*Aim*:
Starting at the line containing "doc.recompute()", please quote every line up to and including the line containing "# ---------------- materials", exactly, and nothing beyond.

╭─ Extracted data

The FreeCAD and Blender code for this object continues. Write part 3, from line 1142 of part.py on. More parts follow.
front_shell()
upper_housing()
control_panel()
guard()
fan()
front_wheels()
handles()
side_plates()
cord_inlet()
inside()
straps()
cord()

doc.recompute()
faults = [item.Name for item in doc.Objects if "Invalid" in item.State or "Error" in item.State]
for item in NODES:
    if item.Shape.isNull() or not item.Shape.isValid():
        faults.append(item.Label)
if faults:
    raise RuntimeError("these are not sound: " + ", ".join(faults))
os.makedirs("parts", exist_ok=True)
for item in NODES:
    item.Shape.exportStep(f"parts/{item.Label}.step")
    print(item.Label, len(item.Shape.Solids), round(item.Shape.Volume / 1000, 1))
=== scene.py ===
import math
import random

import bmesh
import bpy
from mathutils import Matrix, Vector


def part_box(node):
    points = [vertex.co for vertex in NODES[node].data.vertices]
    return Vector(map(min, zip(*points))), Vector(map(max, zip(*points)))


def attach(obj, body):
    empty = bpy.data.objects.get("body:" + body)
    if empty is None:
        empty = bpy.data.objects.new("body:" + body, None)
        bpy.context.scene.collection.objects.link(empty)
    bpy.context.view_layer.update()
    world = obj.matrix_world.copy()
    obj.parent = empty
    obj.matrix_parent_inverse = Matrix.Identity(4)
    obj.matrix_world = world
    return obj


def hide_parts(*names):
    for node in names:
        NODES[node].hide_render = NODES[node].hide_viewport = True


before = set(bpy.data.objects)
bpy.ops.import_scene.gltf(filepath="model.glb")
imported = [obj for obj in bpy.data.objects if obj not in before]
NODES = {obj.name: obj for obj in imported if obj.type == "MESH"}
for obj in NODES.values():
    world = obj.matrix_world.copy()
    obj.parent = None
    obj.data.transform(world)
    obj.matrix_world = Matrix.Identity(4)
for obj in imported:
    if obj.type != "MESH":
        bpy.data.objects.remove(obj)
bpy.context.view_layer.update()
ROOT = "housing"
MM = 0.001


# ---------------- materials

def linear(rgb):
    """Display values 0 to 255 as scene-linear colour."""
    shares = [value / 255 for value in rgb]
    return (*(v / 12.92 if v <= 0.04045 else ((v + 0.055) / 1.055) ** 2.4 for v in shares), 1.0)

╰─
╭─ Extracted data

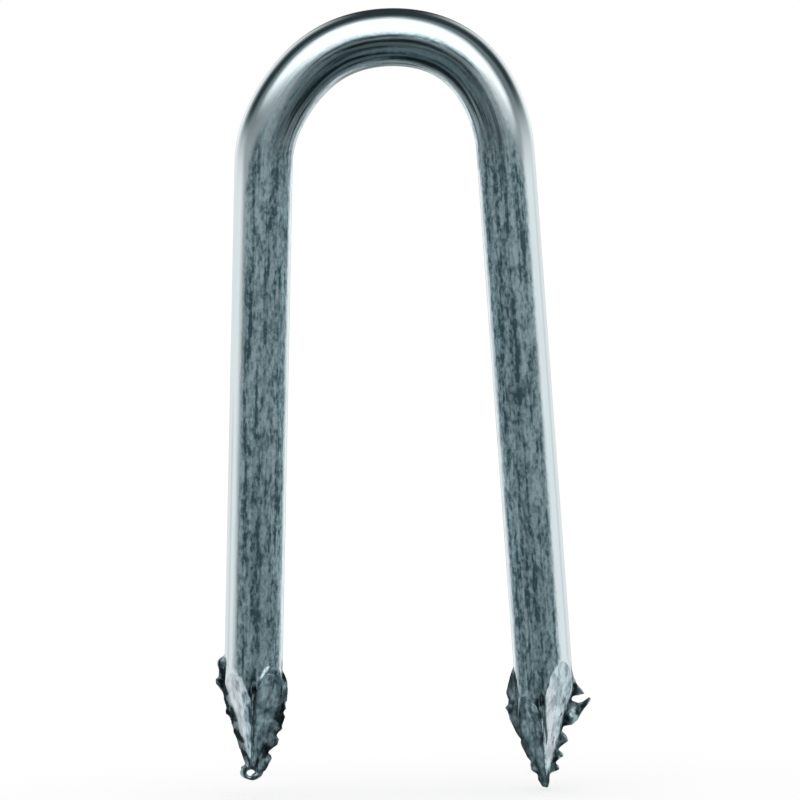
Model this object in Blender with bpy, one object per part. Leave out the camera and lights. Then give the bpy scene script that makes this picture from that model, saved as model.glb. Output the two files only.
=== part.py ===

╰─

*Right answer*:
doc.recompute()
faults = [item.Name for item in doc.Objects if "Invalid" in item.State or "Error" in item.State]
for item in NODES:
    if item.Shape.isNull() or not item.Shape.isValid():
        faults.append(item.Label)
if faults:
    raise RuntimeError("these are not sound: " + ", ".join(faults))
os.makedirs("parts", exist_ok=True)
for item in NODES:
    item.Shape.exportStep(f"parts/{item.Label}.step")
    print(item.Label, len(item.Shape.Solids), round(item.Shape.Volume / 1000, 1))
=== scene.py ===
import math
import random

import bmesh
import bpy
from mathutils import Matrix, Vector


def part_box(node):
    points = [vertex.co for vertex in NODES[node].data.vertices]
    return Vector(map(min, zip(*points))), Vector(map(max, zip(*points)))


def attach(obj, body):
    empty = bpy.data.objects.get("body:" + body)
    if empty is None:
        empty = bpy.data.objects.new("body:" + body, None)
        bpy.context.scene.collection.objects.link(empty)
    bpy.context.view_layer.update()
    world = obj.matrix_world.copy()
    obj.parent = empty
    obj.matrix_parent_inverse = Matrix.Identity(4)
    obj.matrix_world = world
    return obj


def hide_parts(*names):
    for node in names:
        NODES[node].hide_render = NODES[node].hide_viewport = True


before = set(bpy.data.objects)
bpy.ops.import_scene.gltf(filepath="model.glb")
imported = [obj for obj in bpy.data.objects if obj not in before]
NODES = {obj.name: obj for obj in imported if obj.type == "MESH"}
for obj in NODES.values():
    world = obj.matrix_world.copy()
    obj.parent = None
    obj.data.transform(world)
    obj.matrix_world = Matrix.Identity(4)
for obj in imported:
    if obj.type != "MESH":
        bpy.data.objects.remove(obj)
bpy.context.view_layer.update()
ROOT = "housing"
MM = 0.001


# ---------------- materials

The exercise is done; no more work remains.